Problem description
Search the data below for the word "parts" and copy each line that holds it.

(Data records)
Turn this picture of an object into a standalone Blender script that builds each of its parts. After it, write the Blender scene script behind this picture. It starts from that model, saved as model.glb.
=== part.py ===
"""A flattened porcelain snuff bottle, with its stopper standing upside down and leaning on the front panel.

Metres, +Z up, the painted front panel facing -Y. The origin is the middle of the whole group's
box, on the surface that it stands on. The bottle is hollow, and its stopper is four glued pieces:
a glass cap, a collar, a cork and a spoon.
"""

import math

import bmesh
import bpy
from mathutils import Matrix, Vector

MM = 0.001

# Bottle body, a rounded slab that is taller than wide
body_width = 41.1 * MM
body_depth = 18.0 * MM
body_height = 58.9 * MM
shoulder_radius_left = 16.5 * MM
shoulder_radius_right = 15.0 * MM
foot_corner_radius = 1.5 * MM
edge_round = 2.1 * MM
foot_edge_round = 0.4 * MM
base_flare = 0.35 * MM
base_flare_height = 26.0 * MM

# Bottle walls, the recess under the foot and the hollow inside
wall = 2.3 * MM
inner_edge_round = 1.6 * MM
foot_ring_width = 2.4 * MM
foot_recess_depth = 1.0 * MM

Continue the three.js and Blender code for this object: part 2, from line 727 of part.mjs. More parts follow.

Written answer
Turn this picture of an object into a standalone Blender script that builds each of its parts. After it, write the Blender scene script behind this picture. It starts from that model, saved as model.glb.
Continue the three.js and Blender code for this object: part 2, from line 727 of part.mjs. More parts follow.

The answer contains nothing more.